Gartner conducted a customer survey (comprising nominated CPM references by the vendors) and asked 20 specific questions about customers’ experiences in working with their chosen vendors. The results were used in support of the assessment of the CPM suites market. For 2008, the company obtained 131 full responses (up from 83 in 2007), representing companies in 27 countries with revenues ranging from $50m to $100bn, and CPM deployments from ten to more than 3,000 users.

The average results across key questions showed some variation, ranging from 1.42 to 2.64, where one is excellent and five is very poor, with an average score of 1.91 and a standard deviation of 0.34. This shows that there are some discrepancies among CPM suite vendors in benefits realised and quality of support and services; which is why reference calls are an important part of the vendor evaluation.

Furthermore, these results showed a striking similarity to 2007 in the way that CPM is used – primarily by finance and senior management to report on financial performance – but with a slight increase in enterprise-wide deployments. There is also a marked increase in CPM used tactically at department or business function levels as a short-term replacement for spreadsheet solutions.

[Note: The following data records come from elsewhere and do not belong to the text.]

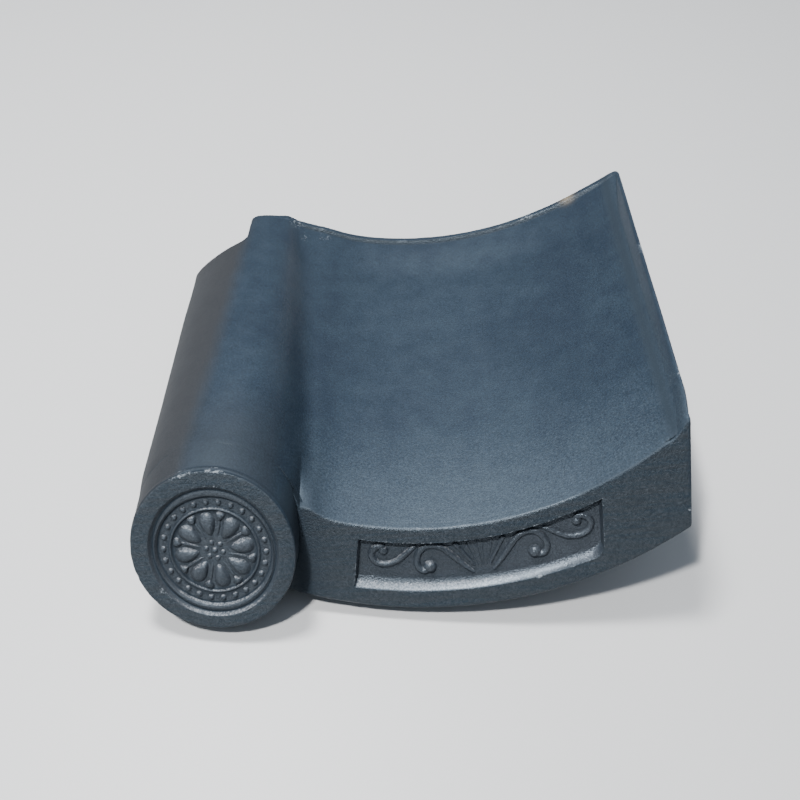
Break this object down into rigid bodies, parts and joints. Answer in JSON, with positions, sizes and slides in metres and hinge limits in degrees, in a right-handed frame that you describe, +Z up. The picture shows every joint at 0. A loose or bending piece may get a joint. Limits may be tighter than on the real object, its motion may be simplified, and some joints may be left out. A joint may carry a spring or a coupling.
{
  "type": "eave end roof tile",
  "caption": "Curved clay eave tile in one piece: a channel pan, a hollow roll ending in a round medallion, and a plumb pendant with a sunk scrollwork panel.",
  "frame": {"origin": "middle of the bounding box's underside, on the ground the tile stands on", "axes": "+Z up; the pendant and the medallion face -Y, the tail is at +Y; the roll is on the -X side"},
  "size_m": [0.3032, 0.3148, 0.1121],
  "materials": {
    "fired_clay": "smoked, unglazed, slightly silvery satin"
  },
  "bodies": {
    "root": {"eave_tile": "fired_clay"}
  },
  "joints": []
}
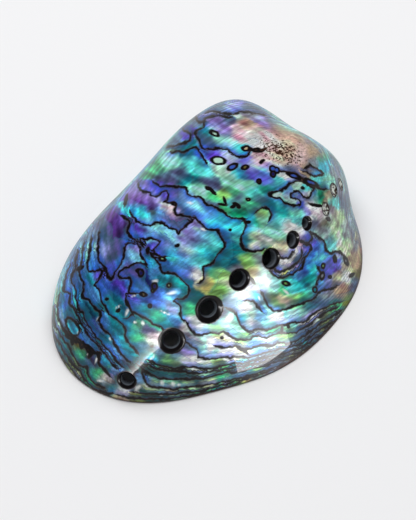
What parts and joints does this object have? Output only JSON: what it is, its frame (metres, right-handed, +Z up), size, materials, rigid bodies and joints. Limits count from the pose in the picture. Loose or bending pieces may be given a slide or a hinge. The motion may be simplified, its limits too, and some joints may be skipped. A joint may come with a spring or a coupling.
{
  "type": "abalone shell",
  "caption": "Polished ear-shaped abalone shell with a row of holes, an iridescent dome and a nacre-lined hollow, lying on its rim with the dome up.",
  "frame": {"origin": "middle of the footprint's bounding box, on the surface that the rim lies on", "axes": "+X along the shell towards the spire, -Y towards the side with the row of holes, +Z up out of the dome"},
  "size_m": [0.1408, 0.1048, 0.0536],
  "materials": {
    "nacre": "polished mother of pearl, banded teal, green, blue and violet with fine dark lines"
  },
  "bodies": {
    "root": {"shell": "nacre"}
  },
  "joints": []
}
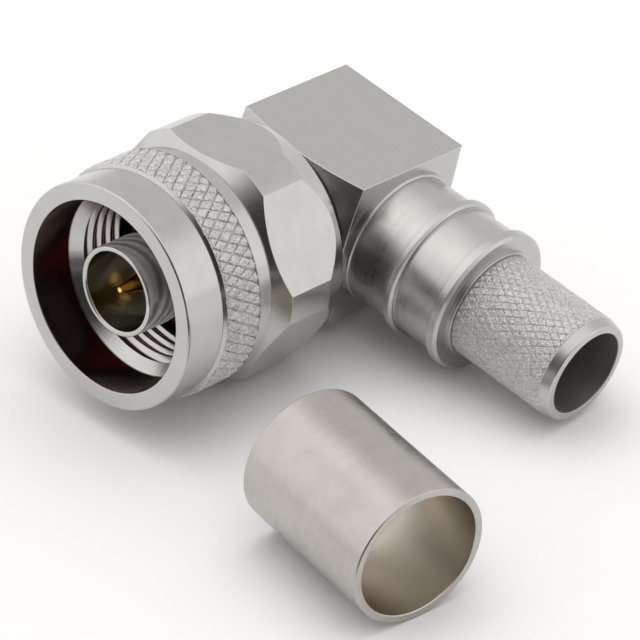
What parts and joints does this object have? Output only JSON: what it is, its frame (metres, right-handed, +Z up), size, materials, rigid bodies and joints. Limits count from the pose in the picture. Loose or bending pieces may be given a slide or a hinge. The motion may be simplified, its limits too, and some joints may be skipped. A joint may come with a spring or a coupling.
{
  "type": "right-angle coaxial plug",
  "caption": "Right-angle coaxial plug with a free-turning knurled and hexagonal coupling nut, a square elbow and a knurled crimp stem, its crimp ferrule lying beside it.",
  "frame": {"origin": "centre of the outer contact's front face, which is the mating reference plane", "axes": "+Z up from the surface that the plug lies on; the mating axis points to -Y, raised 7.5 degrees at the mouth; the stem points to +X, dropped 7.0 degrees"},
  "size_m": [0.0488, 0.0423, 0.0224],
  "materials": {
    "nut_plate": "satin nickel plate over brass",
    "ring_plate": "satin nickel plate over brass",
    "contact_plate": "satin nickel plate over brass",
    "block_plate": "satin nickel plate over brass",
    "stem_plate": "satin nickel plate over brass",
    "cap_plate": "satin nickel plate over brass",
    "ferrule_plate": "satin nickel plate over brass",
    "gasket_rubber": "matt red silicone",
    "pin_gold": "bright gold plate",
    "white_insulator": "white fluoropolymer"
  },
  "bodies": {
    "body": {"retaining_ring": "ring_plate", "outer_contact": "contact_plate", "gasket": "gasket_rubber", "center_pin": "pin_gold", "front_insulator": "white_insulator", "rear_insulator": "white_insulator", "elbow_block": "block_plate", "crimp_stem": "stem_plate", "cable_insulator": "white_insulator", "access_cap": "cap_plate", "crimp_ferrule": "ferrule_plate"},
    "nut": {"coupling_nut": "nut_plate"}
  },
  "joints": [
    {"name": "nut_spin", "type": "hinge", "parent": "body", "child": "nut", "pos_m": [0, 0, 0], "axis": [0, -0.9914, 0.1307], "continuous": true}
  ]
}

The survey also revealed that CPM is still mainly sponsored by finance, although there was also a pronounced increase in sponsorship outside finance, indicating that CPM is becoming more integrated into wider BI and PM strategies. BP&F remains the most popular use for CPM, followed by financial reporting and financial consolidation. Strategy management and profitability modeling remain less widely adopted, with no clear increase in use year to year from the references provided. However, responses show that these additions are still high on the list for inclusion within the next 12 to 24 months.